Siphonophores are carnivorous animals part of the phylum Cnidaria, which also includes sea anemones, jellyfish and corals. Most siphonophores are active swimmers that spend majority of their time in the deep sea. A specific siphonophore is a colonial jellyfish called Marrus orthocanna.

Marrus orthocanna – credit google images


Morphology and movement

It appears like a “rocket” with a main body and then tentacles extending from the bottom. Its main body is comprised of multiple bells arising from the main stem.Along the protozooid are nectophores, these are jar like shapes that structure M. orthocanna. These jar shapes have a red/ orange lining which is its food canal that the entire colony of nectophores share.

Marrus orthocanna can have a colony that exceeds between 1 to 2 meters and its nectosome can extend up to 10cm.

The colonial jellyfish moves as a colony by the nectophores contracting and propelling in any direction chosen. It has a small yellow orange pneumatophore, a gas filled float, at the top that makes sure it does not sink to the bottom.


Marrus orthocanna bell structure – photo credit Kevin Raskoff

How and what does is eat?

It is an ambush predator that feeds on copepods, decapods (groups of small crustaceans)  and rarely small fish. The zooids of the colony are feeding polyps, they feed by capturing food using its mouth: a single long tentacle. This is done by extending the tentacle and tentilla (nematocysts) into the water to create a transparent net. To bring the prey in once being trapped by the filament (chain of protein) contracts and the cnidae (an explosive cell).


M. orthocanna lives in the deep sea at depths ranging between 200 and 800 meters, it has even been found at depths of 2000 meters. The unusual looking siphonophore occurs pelagically in open waters in the Arctic Ocean, northwest Pacific Ocean, North Atlantic Ocean and Mediterranean Sea.


These jellyfish have have reproductive structures located in the siphosome, area that contains feeding, reproductive and defensive zooids. The eggs and sperm mature in specialized medusae (a free swimming form). Some siphonophores have male and female structures in the same colony and others have both sexes separate.

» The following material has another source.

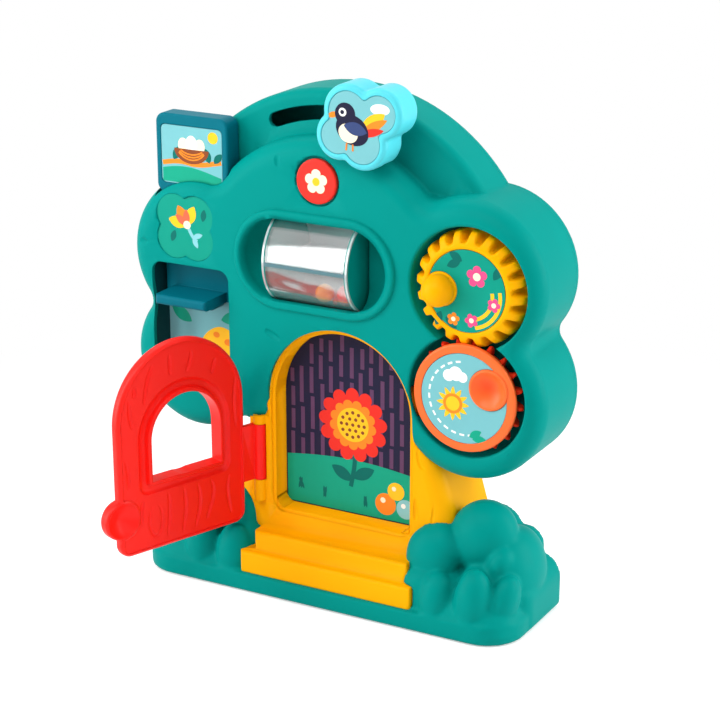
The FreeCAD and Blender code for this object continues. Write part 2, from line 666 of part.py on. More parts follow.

Although M. orthocanna may have a fragile gelatinous body however it has learn’t to survive the extreme cold temperatures, high pressure and minimal food source availability. It has done this by being able to capitalize on its swimming capability and it spread it tentacles widely to have a greater chance at catching prey.

Fun fact

Submarines in World War II were able to hide from the enemy’s sonar using a large group of siphonophores, this is because the sonar waves could be scattered by the siphonophores soft bodies.